Anos mais tarde, ele não lembraria muito desse dia, dos seus detalhes, das suas cores, calor e sons, mas aquele 13 de abril de 2025 definiria os próximos anos da sua vida.

A ideia surgiu meses antes e foi sendo alimentada conforme a situação financeira da família se agravava. A mãe doente, o pai inexistente, três irmãos menores e ele, o mais velho, com 10 anos e toda a pressão que faz uma criança achar que já é adulto suficiente e que precisa fazer algo pelos seus.

Saiu cedo de casa sem saber como começar, achou que haveria clientes pela manhã, homens adultos de negócio que gostariam de engraxar seus sapatos elegantes antes de ir para seus trabalhos cheios de pastas e papéis importantes. Passou três horas na rua fria até aparecer um velho com sapatos surrados para o menino engraxar. Seu primeiro cliente.

Eu tinha vinte anos quando Lúcio nasceu, estava no segundo ano da faculdade, faltando aulas e convivendo com crises de depressão. Nunca o conheci. Nunca ouvi sua voz nem soube dos seus sonhos. Nunca engraxei meus sapatos ouvindo suas tagarelices de criança sobre comprar uma casa para os irmãos e ter um sapato bonito como aqueles que ele lustrava todo dia. Nunca olhei nos seus olhos nem fiz comentários genéricos sobre como ele deveria se dedicar aos estudos fingindo que ele vivia no mesmo mundo que eu. Ele não vivia.

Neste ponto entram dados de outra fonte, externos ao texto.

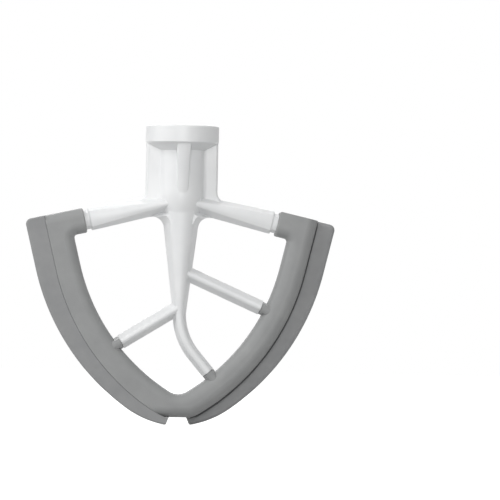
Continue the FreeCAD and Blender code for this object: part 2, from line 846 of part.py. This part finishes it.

Lúcio morreu aos 13 anos. Atropelado.

Talvez, se naquele dia em 2025 tivesse chovido ou se o senhor não tivesse aparecido para ele engraxar os sapatos, talvez ele poderia ter desistido dessa ideia, talvez ele voltasse para casa e três anos depois não estivesse na rua no momento em que perdi o controle do carro, subi na calçada e o atropelei.

Eu havia tomado todos os remédios que encontrei em casa numa tentativa estúpida de acabar com a minha vida. Quando percebi que eles não cumpririam com sua finalidade, resolvi dirigir até o hospital antes que eu começasse a vomitar tudo. Cai no sono no meio da avenida.

Lúcio nunca me conheceu. Nunca se espantou com as marcas nos meus braços. Nunca me ouviu chorar. Nunca presenciou os surtos onde eu me batia, gritava e implorava para acabarem de vez com a minha vida. Lúcio sentia tristeza mas não sabia que isso poderia virar doença, que matava.

Lúcio nunca me viu, estava de costas quando o carro o bateu.

Demorei três dias para acordar. Levou duas semanas para me falarem sobre Lúcio. Tinham medo que a culpa fizesse eu tentar me matar de novo.

Não fez.

A verdade é que, mais do que sentir raiva de mim, eu senti raiva dele.

Tudo bem eu jogar minha vida fora, mas parecia injusto jogar fora a vida do Lúcio também.

Agora, por culpa dele, me sinto obrigada a viver com a certeza de que a pessoa errada é que morreu.